• [The exercise]: Look through the data and write out every line with the word "that" in it.

• [Dataset section]:
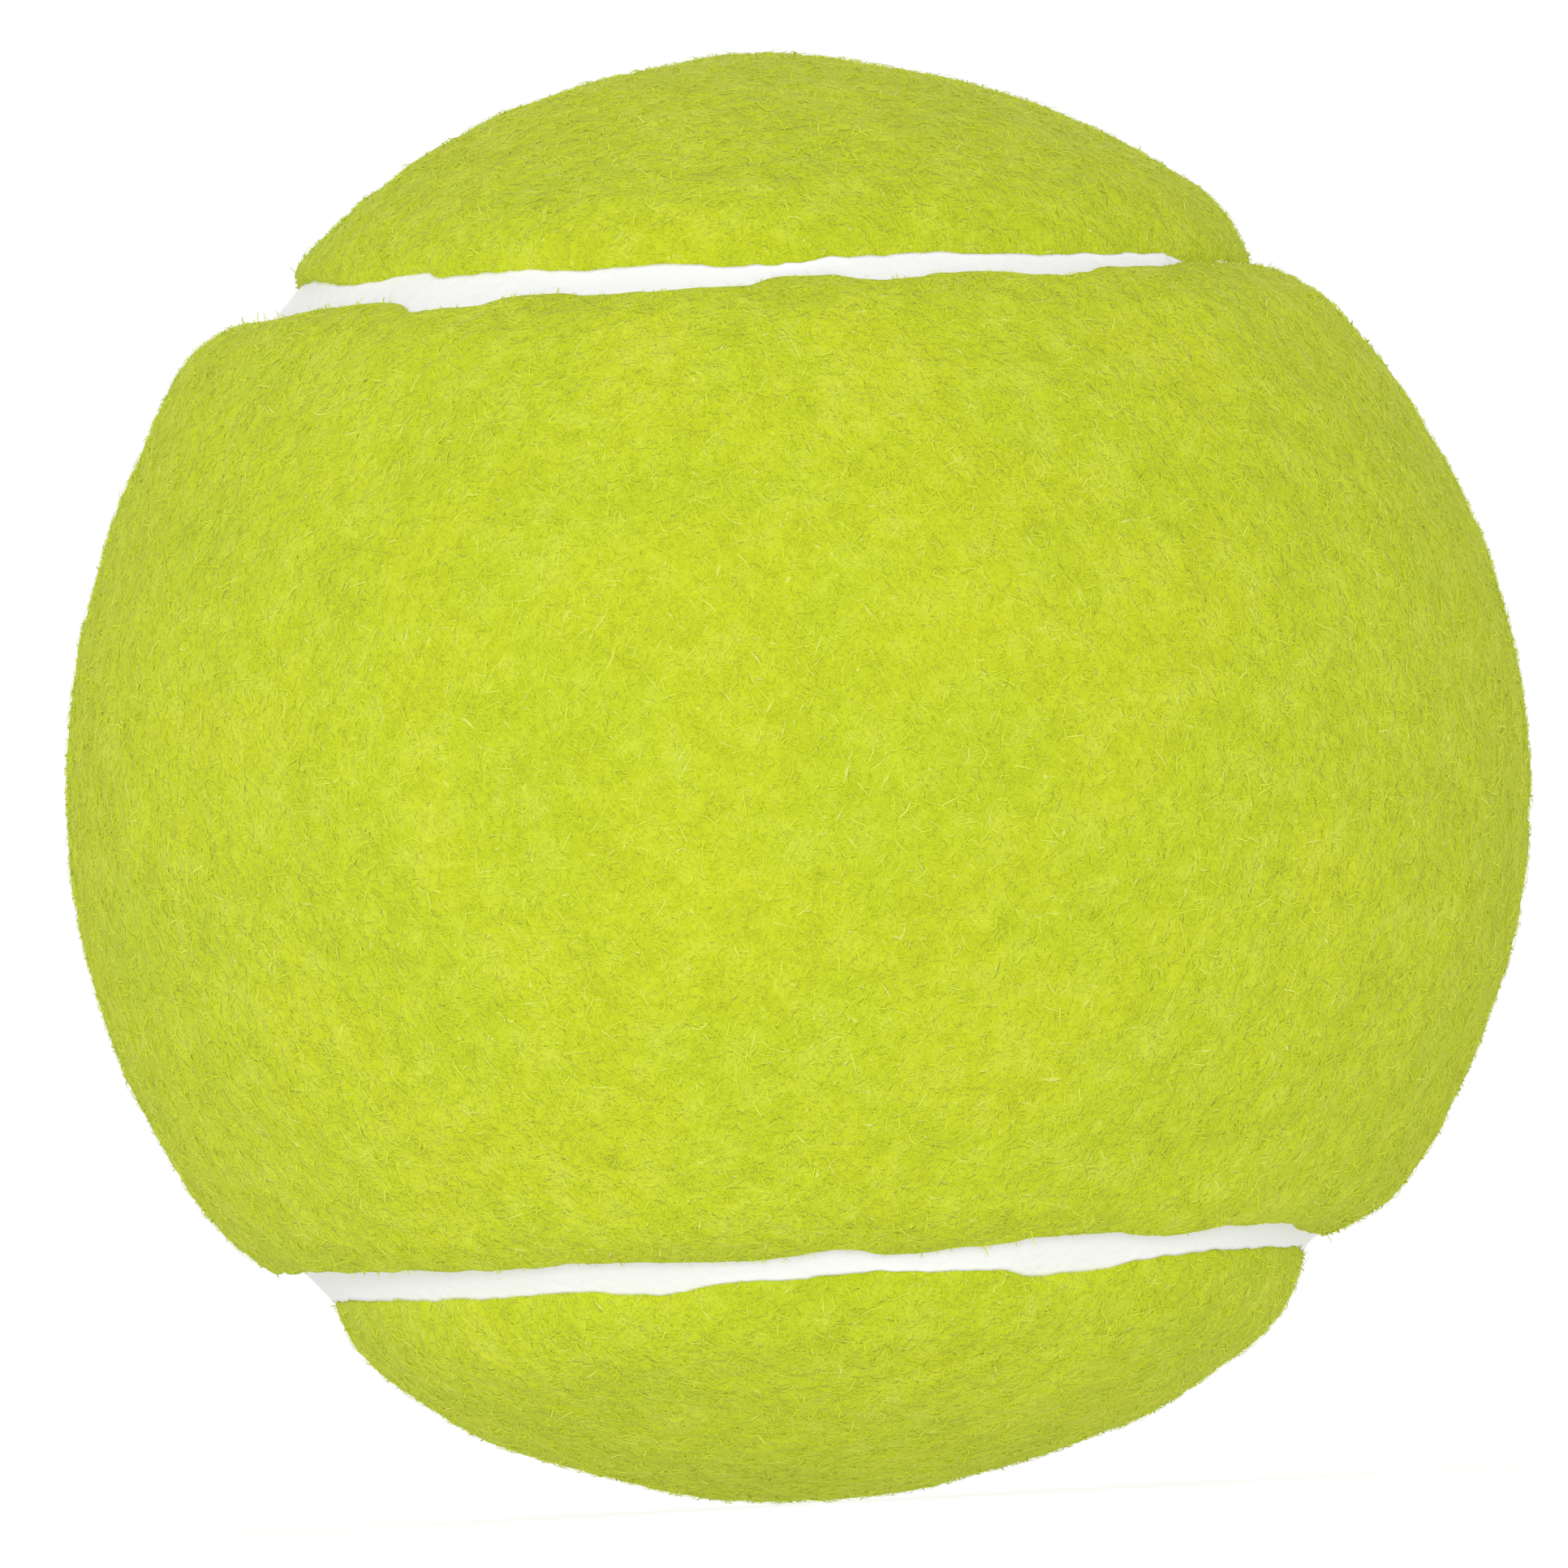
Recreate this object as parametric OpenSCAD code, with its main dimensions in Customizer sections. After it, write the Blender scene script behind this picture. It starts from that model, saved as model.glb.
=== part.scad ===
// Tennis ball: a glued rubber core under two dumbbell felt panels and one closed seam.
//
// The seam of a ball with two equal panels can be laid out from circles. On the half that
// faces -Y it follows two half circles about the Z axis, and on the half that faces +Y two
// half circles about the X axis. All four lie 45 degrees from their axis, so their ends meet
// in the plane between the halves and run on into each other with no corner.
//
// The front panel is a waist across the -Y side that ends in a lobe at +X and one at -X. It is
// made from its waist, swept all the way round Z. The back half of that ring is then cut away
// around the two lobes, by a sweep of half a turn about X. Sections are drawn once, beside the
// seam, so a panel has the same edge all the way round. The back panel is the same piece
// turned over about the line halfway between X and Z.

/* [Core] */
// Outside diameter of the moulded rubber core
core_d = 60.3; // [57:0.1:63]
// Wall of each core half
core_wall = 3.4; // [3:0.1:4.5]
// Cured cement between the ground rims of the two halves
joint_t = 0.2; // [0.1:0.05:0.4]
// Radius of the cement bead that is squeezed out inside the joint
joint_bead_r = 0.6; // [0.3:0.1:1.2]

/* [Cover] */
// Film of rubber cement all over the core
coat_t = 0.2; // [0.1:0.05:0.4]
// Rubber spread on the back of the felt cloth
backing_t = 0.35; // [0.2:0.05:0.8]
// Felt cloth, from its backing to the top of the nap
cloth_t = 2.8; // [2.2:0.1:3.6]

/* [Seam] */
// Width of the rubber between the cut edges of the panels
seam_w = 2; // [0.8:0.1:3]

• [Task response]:
Recreate this object as parametric OpenSCAD code, with its main dimensions in Customizer sections. After it, write the Blender scene script behind this picture. It starts from that model, saved as model.glb.
// The seam of a ball with two equal panels can be laid out from circles. On the half that
// faces -Y it follows two half circles about the Z axis, and on the half that faces +Y two
// The front panel is a waist across the -Y side that ends in a lobe at +X and one at -X. It is
// made from its waist, swept all the way round Z. The back half of that ring is then cut away
// Radius of the cement bead that is squeezed out inside the joint